Tout irait mieux sans l’Allemagne

A en croire Martin Sandbu, du Financial Times, l'Allemagne constitue l'unique obstacle à la création d’obligations européennes. La solution serait donc de laisser Berlin sur le bord de la route.
"Il faudrait prendre la zone euro sans l’Allemagne et ceux qui partagent ses vues, à savoir les Pays-Bas, l’Autriche, la Finlande et la Slovaquie. Il faudrait également exclure la Grèce. Les 11 pays restants formeraient alors un marché obligataire de 3 500 milliards d’euros, dont les données macro-économiques ne seraient pas bien pires que celles de la zone euro dans son intégralité. L’établissement d’un sous-ensemble autonome de la zone euro en ferait tiquer plus d’un à Bruxelles. 
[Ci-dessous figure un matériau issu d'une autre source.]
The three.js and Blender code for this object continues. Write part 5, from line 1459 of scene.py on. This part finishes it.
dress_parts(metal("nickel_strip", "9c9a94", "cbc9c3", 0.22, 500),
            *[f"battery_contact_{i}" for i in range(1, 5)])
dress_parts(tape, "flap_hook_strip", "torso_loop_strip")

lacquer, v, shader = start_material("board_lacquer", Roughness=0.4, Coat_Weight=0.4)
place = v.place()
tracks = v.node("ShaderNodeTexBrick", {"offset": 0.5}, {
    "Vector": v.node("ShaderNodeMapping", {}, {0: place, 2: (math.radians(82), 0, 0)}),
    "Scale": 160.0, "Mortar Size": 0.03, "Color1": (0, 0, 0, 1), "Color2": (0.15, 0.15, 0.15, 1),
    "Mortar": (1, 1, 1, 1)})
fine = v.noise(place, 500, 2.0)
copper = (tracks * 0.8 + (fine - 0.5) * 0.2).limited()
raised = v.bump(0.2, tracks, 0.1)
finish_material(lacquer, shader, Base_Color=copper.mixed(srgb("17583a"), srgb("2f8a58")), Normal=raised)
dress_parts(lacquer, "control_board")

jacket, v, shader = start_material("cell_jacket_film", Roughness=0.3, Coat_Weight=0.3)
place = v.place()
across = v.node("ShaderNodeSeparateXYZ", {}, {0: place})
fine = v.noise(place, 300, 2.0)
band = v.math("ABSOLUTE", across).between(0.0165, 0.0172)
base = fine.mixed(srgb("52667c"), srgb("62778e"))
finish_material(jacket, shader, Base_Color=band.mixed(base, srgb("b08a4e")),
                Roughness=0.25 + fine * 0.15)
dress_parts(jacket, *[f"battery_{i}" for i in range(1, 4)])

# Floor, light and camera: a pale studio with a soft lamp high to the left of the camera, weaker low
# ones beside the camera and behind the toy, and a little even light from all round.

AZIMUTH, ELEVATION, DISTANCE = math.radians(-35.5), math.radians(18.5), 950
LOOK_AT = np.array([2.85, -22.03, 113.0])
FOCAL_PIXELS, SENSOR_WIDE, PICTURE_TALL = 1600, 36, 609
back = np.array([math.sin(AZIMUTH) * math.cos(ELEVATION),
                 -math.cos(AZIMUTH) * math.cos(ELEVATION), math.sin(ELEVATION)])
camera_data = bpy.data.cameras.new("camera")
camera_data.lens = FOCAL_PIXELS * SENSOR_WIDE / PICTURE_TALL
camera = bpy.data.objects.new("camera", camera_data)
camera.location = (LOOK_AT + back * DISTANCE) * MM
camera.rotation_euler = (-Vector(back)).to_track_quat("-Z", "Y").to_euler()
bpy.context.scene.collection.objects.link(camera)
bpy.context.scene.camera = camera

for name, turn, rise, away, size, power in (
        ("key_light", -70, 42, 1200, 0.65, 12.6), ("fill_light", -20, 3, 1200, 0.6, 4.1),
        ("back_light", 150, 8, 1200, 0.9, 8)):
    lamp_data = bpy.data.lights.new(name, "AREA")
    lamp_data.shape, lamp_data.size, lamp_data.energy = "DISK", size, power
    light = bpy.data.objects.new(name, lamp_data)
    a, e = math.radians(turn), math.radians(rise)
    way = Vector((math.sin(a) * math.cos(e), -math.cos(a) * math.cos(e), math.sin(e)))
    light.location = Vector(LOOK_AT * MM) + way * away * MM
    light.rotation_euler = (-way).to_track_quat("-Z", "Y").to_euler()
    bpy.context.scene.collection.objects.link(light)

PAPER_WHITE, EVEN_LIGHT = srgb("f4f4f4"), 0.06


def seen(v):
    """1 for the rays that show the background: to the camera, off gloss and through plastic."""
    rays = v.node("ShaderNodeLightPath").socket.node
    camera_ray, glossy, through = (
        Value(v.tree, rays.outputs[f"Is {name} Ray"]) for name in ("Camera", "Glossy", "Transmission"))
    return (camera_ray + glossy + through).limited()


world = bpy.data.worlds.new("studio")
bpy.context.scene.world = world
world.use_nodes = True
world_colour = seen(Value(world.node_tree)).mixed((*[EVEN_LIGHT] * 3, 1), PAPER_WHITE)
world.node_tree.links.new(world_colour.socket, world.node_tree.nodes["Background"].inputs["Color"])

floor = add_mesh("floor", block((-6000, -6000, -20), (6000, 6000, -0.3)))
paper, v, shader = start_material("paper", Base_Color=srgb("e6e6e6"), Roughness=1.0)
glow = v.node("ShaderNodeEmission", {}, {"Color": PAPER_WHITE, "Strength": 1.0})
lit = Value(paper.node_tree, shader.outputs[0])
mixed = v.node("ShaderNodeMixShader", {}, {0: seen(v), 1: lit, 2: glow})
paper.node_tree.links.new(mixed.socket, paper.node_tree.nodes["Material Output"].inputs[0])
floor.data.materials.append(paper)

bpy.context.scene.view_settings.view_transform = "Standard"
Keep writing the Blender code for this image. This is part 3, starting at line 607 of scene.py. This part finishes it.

Mais cela n’est pas moins contraire à l’esprit européen, aux yeux de ceux qui sont disposés à mettre en commun leur souveraineté et éviter ainsi que la mauvaise volonté allemande n’entrave leur bien-être. Une réticence qui se justifierait si Berlin devait payer pour le projet, mais cela ne serait pas le cas.
Comment l’Allemagne réagirait-elle à une telle intitiative ? Sur le plan économique, Berlin perdrait quelque peu son avantage en matière d'emprunt si les investisseurs pouvaient se reporter un autre marché obligataire, libellé en euros, plus grand et économiquement plus attrayant. Sur le plan politique, les électeurs allemands craindraient de se voir écartés du processus  d’intégration européenne, encore plus que de devenir les bailleurs de fonds de l’Europe. S'il en est ainsi, le pouvoir se trouve en réalité entre les mains des autres membres de la zone euro. Et ils devraient en profiter".